Return every entry exactly.

▼▼▼

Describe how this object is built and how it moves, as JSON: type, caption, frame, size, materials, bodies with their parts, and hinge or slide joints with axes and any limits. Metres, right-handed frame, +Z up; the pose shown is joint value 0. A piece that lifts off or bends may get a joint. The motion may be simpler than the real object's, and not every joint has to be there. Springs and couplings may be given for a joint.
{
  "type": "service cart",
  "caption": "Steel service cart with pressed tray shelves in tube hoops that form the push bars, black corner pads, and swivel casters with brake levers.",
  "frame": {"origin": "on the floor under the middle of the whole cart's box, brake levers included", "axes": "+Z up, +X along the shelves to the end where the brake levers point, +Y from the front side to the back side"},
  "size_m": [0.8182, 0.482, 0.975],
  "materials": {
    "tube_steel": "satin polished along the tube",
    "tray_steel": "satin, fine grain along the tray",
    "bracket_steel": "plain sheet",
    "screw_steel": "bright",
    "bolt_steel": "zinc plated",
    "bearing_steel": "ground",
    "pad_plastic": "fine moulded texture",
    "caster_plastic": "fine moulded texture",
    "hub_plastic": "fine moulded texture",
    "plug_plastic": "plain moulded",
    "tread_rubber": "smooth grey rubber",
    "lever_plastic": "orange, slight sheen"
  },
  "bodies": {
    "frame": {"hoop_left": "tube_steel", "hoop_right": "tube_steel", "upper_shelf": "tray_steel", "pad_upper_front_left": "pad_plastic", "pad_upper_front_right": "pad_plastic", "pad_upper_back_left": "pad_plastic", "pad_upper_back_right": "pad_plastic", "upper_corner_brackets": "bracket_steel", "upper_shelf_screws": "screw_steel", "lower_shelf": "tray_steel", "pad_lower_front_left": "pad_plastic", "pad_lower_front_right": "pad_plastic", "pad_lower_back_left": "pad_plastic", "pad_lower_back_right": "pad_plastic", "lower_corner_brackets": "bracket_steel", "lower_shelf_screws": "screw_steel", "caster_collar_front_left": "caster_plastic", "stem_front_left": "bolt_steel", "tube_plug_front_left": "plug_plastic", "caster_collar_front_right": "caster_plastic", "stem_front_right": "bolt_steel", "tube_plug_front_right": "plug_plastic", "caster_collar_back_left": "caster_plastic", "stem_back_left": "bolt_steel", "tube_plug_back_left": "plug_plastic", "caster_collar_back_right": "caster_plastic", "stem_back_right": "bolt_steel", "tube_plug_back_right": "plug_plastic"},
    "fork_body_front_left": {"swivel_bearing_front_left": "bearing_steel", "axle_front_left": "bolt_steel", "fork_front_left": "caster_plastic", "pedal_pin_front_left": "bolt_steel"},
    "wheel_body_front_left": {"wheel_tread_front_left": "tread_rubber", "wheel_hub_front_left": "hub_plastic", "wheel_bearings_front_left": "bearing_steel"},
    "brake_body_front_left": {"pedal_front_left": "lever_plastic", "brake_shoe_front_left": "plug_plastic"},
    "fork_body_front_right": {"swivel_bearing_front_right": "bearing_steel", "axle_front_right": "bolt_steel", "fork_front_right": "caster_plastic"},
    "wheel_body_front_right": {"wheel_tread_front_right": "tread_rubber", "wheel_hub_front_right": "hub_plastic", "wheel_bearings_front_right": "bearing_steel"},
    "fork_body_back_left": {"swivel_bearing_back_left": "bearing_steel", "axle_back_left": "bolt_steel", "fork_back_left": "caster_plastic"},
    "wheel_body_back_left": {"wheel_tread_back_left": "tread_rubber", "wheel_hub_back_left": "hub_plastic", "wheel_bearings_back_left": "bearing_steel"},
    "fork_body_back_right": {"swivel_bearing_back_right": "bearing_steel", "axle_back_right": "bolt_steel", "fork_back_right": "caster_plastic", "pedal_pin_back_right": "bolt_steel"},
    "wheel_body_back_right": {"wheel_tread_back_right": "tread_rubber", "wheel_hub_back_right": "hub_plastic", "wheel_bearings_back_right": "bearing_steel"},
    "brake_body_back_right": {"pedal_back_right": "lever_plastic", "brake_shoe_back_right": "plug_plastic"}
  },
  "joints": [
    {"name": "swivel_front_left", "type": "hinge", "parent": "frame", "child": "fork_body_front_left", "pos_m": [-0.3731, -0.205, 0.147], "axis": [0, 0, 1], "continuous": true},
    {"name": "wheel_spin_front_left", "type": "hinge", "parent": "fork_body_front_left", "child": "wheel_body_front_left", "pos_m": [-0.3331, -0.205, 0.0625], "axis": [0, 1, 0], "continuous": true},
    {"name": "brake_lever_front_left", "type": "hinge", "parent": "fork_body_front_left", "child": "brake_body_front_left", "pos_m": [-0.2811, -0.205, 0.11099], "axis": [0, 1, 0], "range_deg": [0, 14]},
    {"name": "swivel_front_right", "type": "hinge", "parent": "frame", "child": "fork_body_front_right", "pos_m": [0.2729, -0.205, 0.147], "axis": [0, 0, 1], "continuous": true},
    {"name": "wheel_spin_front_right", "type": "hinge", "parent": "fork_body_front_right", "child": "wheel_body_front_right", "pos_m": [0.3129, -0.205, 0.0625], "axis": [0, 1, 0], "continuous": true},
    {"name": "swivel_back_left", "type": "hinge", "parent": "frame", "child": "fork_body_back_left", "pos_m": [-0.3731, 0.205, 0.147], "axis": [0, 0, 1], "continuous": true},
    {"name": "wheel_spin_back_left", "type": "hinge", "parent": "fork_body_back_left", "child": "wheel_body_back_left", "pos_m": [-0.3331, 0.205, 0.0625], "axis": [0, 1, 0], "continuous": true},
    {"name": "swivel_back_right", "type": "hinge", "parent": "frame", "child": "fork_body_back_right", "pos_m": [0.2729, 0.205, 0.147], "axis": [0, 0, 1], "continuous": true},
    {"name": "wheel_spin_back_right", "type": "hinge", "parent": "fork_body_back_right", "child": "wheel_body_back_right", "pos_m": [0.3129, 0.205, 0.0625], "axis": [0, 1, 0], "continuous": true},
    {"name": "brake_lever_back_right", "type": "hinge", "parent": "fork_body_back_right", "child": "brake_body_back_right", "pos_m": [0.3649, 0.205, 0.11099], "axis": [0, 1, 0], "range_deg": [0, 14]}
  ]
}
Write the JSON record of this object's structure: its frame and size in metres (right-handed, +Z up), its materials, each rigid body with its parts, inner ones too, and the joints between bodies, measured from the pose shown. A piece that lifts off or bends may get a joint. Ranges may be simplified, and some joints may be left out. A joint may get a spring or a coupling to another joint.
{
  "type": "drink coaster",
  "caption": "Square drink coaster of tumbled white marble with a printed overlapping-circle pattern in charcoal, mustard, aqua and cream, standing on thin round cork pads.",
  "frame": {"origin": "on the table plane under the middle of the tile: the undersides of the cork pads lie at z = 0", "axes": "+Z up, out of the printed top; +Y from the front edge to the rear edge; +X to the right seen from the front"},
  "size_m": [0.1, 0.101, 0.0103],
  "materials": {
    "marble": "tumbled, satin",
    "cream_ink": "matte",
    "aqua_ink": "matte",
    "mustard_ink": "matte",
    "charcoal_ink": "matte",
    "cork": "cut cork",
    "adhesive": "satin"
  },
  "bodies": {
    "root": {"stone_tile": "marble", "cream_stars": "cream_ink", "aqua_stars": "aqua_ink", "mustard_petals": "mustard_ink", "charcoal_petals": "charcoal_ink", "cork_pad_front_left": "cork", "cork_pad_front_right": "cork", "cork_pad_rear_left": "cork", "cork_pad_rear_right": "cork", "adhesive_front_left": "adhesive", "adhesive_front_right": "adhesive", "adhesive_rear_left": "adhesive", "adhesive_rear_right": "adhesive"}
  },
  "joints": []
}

▲▲▲

**Task solution**
Describe how this object is built and how it moves, as JSON: type, caption, frame, size, materials, bodies with their parts, and hinge or slide joints with axes and any limits. Metres, right-handed frame, +Z up; the pose shown is joint value 0. A piece that lifts off or bends may get a joint. The motion may be simpler than the real object's, and not every joint has to be there. Springs and couplings may be given for a joint.
{
  "type": "service cart",
  "caption": "Steel service cart with pressed tray shelves in tube hoops that form the push bars, black corner pads, and swivel casters with brake levers.",
  "frame": {"origin": "on the floor under the middle of the whole cart's box, brake levers included", "axes": "+Z up, +X along the shelves to the end where the brake levers point, +Y from the front side to the back side"},
  "size_m": [0.8182, 0.482, 0.975],
  "materials": {
    "tube_steel": "satin polished along the tube",
    "tray_steel": "satin, fine grain along the tray",
    "bracket_steel": "plain sheet",
    "screw_steel": "bright",
    "bolt_steel": "zinc plated",
    "bearing_steel": "ground",
    "pad_plastic": "fine moulded texture",
    "caster_plastic": "fine moulded texture",
    "hub_plastic": "fine moulded texture",
    "plug_plastic": "plain moulded",
    "tread_rubber": "smooth grey rubber",
    "lever_plastic": "orange, slight sheen"
  },
  "bodies": {
    "frame": {"hoop_left": "tube_steel", "hoop_right": "tube_steel", "upper_shelf": "tray_steel", "pad_upper_front_left": "pad_plastic", "pad_upper_front_right": "pad_plastic", "pad_upper_back_left": "pad_plastic", "pad_upper_back_right": "pad_plastic", "upper_corner_brackets": "bracket_steel", "upper_shelf_screws": "screw_steel", "lower_shelf": "tray_steel", "pad_lower_front_left": "pad_plastic", "pad_lower_front_right": "pad_plastic", "pad_lower_back_left": "pad_plastic", "pad_lower_back_right": "pad_plastic", "lower_corner_brackets": "bracket_steel", "lower_shelf_screws": "screw_steel", "caster_collar_front_left": "caster_plastic", "stem_front_left": "bolt_steel", "tube_plug_front_left": "plug_plastic", "caster_collar_front_right": "caster_plastic", "stem_front_right": "bolt_steel", "tube_plug_front_right": "plug_plastic", "caster_collar_back_left": "caster_plastic", "stem_back_left": "bolt_steel", "tube_plug_back_left": "plug_plastic", "caster_collar_back_right": "caster_plastic", "stem_back_right": "bolt_steel", "tube_plug_back_right": "plug_plastic"},
    "fork_body_front_left": {"swivel_bearing_front_left": "bearing_steel", "axle_front_left": "bolt_steel", "fork_front_left": "caster_plastic", "pedal_pin_front_left": "bolt_steel"},
    "wheel_body_front_left": {"wheel_tread_front_left": "tread_rubber", "wheel_hub_front_left": "hub_plastic", "wheel_bearings_front_left": "bearing_steel"},
    "brake_body_front_left": {"pedal_front_left": "lever_plastic", "brake_shoe_front_left": "plug_plastic"},
    "fork_body_front_right": {"swivel_bearing_front_right": "bearing_steel", "axle_front_right": "bolt_steel", "fork_front_right": "caster_plastic"},
    "wheel_body_front_right": {"wheel_tread_front_right": "tread_rubber", "wheel_hub_front_right": "hub_plastic", "wheel_bearings_front_right": "bearing_steel"},
    "fork_body_back_left": {"swivel_bearing_back_left": "bearing_steel", "axle_back_left": "bolt_steel", "fork_back_left": "caster_plastic"},
    "wheel_body_back_left": {"wheel_tread_back_left": "tread_rubber", "wheel_hub_back_left": "hub_plastic", "wheel_bearings_back_left": "bearing_steel"},
    "fork_body_back_right": {"swivel_bearing_back_right": "bearing_steel", "axle_back_right": "bolt_steel", "fork_back_right": "caster_plastic", "pedal_pin_back_right": "bolt_steel"},
    "wheel_body_back_right": {"wheel_tread_back_right": "tread_rubber", "wheel_hub_back_right": "hub_plastic", "wheel_bearings_back_right": "bearing_steel"},
    "brake_body_back_right": {"pedal_back_right": "lever_plastic", "brake_shoe_back_right": "plug_plastic"}
  },
  "joints": [
    {"name": "swivel_front_left", "type": "hinge", "parent": "frame", "child": "fork_body_front_left", "pos_m": [-0.3731, -0.205, 0.147], "axis": [0, 0, 1], "continuous": true},
    {"name": "wheel_spin_front_left", "type": "hinge", "parent": "fork_body_front_left", "child": "wheel_body_front_left", "pos_m": [-0.3331, -0.205, 0.0625], "axis": [0, 1, 0], "continuous": true},
    {"name": "brake_lever_front_left", "type": "hinge", "parent": "fork_body_front_left", "child": "brake_body_front_left", "pos_m": [-0.2811, -0.205, 0.11099], "axis": [0, 1, 0], "range_deg": [0, 14]},
    {"name": "swivel_front_right", "type": "hinge", "parent": "frame", "child": "fork_body_front_right", "pos_m": [0.2729, -0.205, 0.147], "axis": [0, 0, 1], "continuous": true},
    {"name": "wheel_spin_front_right", "type": "hinge", "parent": "fork_body_front_right", "child": "wheel_body_front_right", "pos_m": [0.3129, -0.205, 0.0625], "axis": [0, 1, 0], "continuous": true},
    {"name": "swivel_back_left", "type": "hinge", "parent": "frame", "child": "fork_body_back_left", "pos_m": [-0.3731, 0.205, 0.147], "axis": [0, 0, 1], "continuous": true},
    {"name": "wheel_spin_back_left", "type": "hinge", "parent": "fork_body_back_left", "child": "wheel_body_back_left", "pos_m": [-0.3331, 0.205, 0.0625], "axis": [0, 1, 0], "continuous": true},
    {"name": "swivel_back_right", "type": "hinge", "parent": "frame", "child": "fork_body_back_right", "pos_m": [0.2729, 0.205, 0.147], "axis": [0, 0, 1], "continuous": true},
    {"name": "wheel_spin_back_right", "type": "hinge", "parent": "fork_body_back_right", "child": "wheel_body_back_right", "pos_m": [0.3129, 0.205, 0.0625], "axis": [0, 1, 0], "continuous": true},
    {"name": "brake_lever_back_right", "type": "hinge", "parent": "fork_body_back_right", "child": "brake_body_back_right", "pos_m": [0.3649, 0.205, 0.11099], "axis": [0, 1, 0], "range_deg": [0, 14]}
  ]
}
Write the JSON record of this object's structure: its frame and size in metres (right-handed, +Z up), its materials, each rigid body with its parts, inner ones too, and the joints between bodies, measured from the pose shown. A piece that lifts off or bends may get a joint. Ranges may be simplified, and some joints may be left out. A joint may get a spring or a coupling to another joint.
{
  "type": "drink coaster",
  "caption": "Square drink coaster of tumbled white marble with a printed overlapping-circle pattern in charcoal, mustard, aqua and cream, standing on thin round cork pads.",
  "frame": {"origin": "on the table plane under the middle of the tile: the undersides of the cork pads lie at z = 0", "axes": "+Z up, out of the printed top; +Y from the front edge to the rear edge; +X to the right seen from the front"},
  "size_m": [0.1, 0.101, 0.0103],
  "materials": {
    "marble": "tumbled, satin",
    "cream_ink": "matte",
    "aqua_ink": "matte",
    "mustard_ink": "matte",
    "charcoal_ink": "matte",
    "cork": "cut cork",
    "adhesive": "satin"
  },
  "bodies": {
    "root": {"stone_tile": "marble", "cream_stars": "cream_ink", "aqua_stars": "aqua_ink", "mustard_petals": "mustard_ink", "charcoal_petals": "charcoal_ink", "cork_pad_front_left": "cork", "cork_pad_front_right": "cork", "cork_pad_rear_left": "cork", "cork_pad_rear_right": "cork", "adhesive_front_left": "adhesive", "adhesive_front_right": "adhesive", "adhesive_rear_left": "adhesive", "adhesive_rear_right": "adhesive"}
  },
  "joints": []
}